◆ INSTRUCTION ◆
All of the data below should be written out exactly.

◆ MATERIAL ◆
====
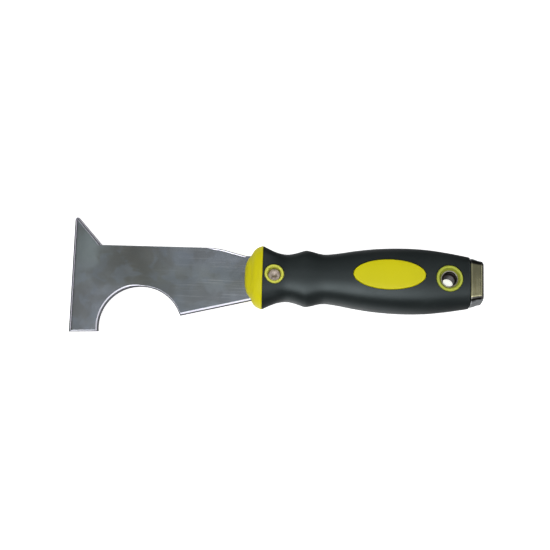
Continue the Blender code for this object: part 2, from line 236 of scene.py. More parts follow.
def surface_height(x, y):
    """How far the grip's outer surface is above the mid-plane."""
    across = min(abs(y) / curve_through(HALF_WIDTHS, x), 0.999)
    return curve_through(HALF_THICKS, x) * (1 - across**SECTION_POWER) ** (1 / SECTION_POWER)


def prism(name, outline, low, high):
    """A helper with a plan outline and a level top and bottom."""
    bm = bmesh.new()
    skin(bm, [[(x, y, z) for x, y in outline] for z in (low, high)])
    return helper(make_object(name, bm))


def oval(centre_x, a, b, count=144, centre_y=0.0):
    turns = [math.tau * k / count for k in range(count)]
    return [(centre_x + a * math.cos(t), centre_y + b * math.sin(t)) for t in turns]


def lathe(name, profile, x, count=72, bored=False):
    """Turns a profile of (radius, height) about the upright line at x. A bored profile is a closed loop."""
    bm = bmesh.new()
    turns = [math.tau * k / count for k in range(count)]
    rings = [[(x + r * math.cos(t), r * math.sin(t), z) for t in turns] if r else [(x, 0, z)]
             for r, z in profile]
    loops = skin(bm, rings, close_ends=False)
    if bored:
        join_ends(bm, loops)
    return make_object(name, bm)


def round_corner(centre, radius, start_degrees, end_degrees, steps=5):
    """Points along an arc, as (r, z) pairs for a profile."""
    points = []
    for k in range(steps + 1):
        angle = math.radians(start_degrees + (end_degrees - start_degrees) * k / steps)
        points.append((centre[0] + radius * math.cos(angle), centre[1] + radius * math.sin(angle)))
    return points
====
◆ TASK RESULT ◆
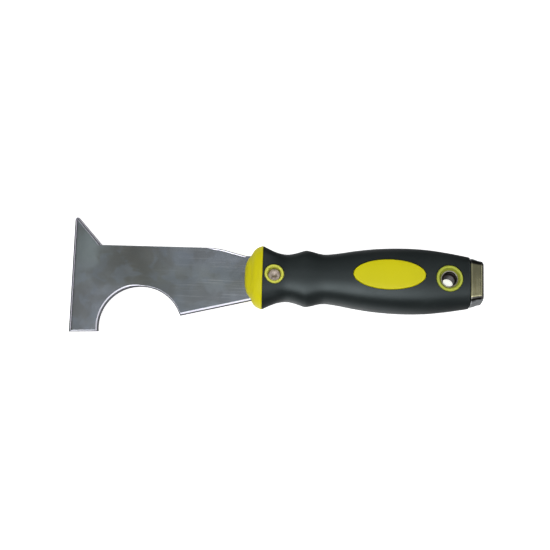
Continue the Blender code for this object: part 2, from line 236 of scene.py. More parts follow.
def surface_height(x, y):
    """How far the grip's outer surface is above the mid-plane."""
    across = min(abs(y) / curve_through(HALF_WIDTHS, x), 0.999)
    return curve_through(HALF_THICKS, x) * (1 - across**SECTION_POWER) ** (1 / SECTION_POWER)


def prism(name, outline, low, high):
    """A helper with a plan outline and a level top and bottom."""
    bm = bmesh.new()
    skin(bm, [[(x, y, z) for x, y in outline] for z in (low, high)])
    return helper(make_object(name, bm))


def oval(centre_x, a, b, count=144, centre_y=0.0):
    turns = [math.tau * k / count for k in range(count)]
    return [(centre_x + a * math.cos(t), centre_y + b * math.sin(t)) for t in turns]


def lathe(name, profile, x, count=72, bored=False):
    """Turns a profile of (radius, height) about the upright line at x. A bored profile is a closed loop."""
    bm = bmesh.new()
    turns = [math.tau * k / count for k in range(count)]
    rings = [[(x + r * math.cos(t), r * math.sin(t), z) for t in turns] if r else [(x, 0, z)]
             for r, z in profile]
    loops = skin(bm, rings, close_ends=False)
    if bored:
        join_ends(bm, loops)
    return make_object(name, bm)


def round_corner(centre, radius, start_degrees, end_degrees, steps=5):
    """Points along an arc, as (r, z) pairs for a profile."""
    points = []
    for k in range(steps + 1):
        angle = math.radians(start_degrees + (end_degrees - start_degrees) * k / steps)
        points.append((centre[0] + radius * math.cos(angle), centre[1] + radius * math.sin(angle)))
    return points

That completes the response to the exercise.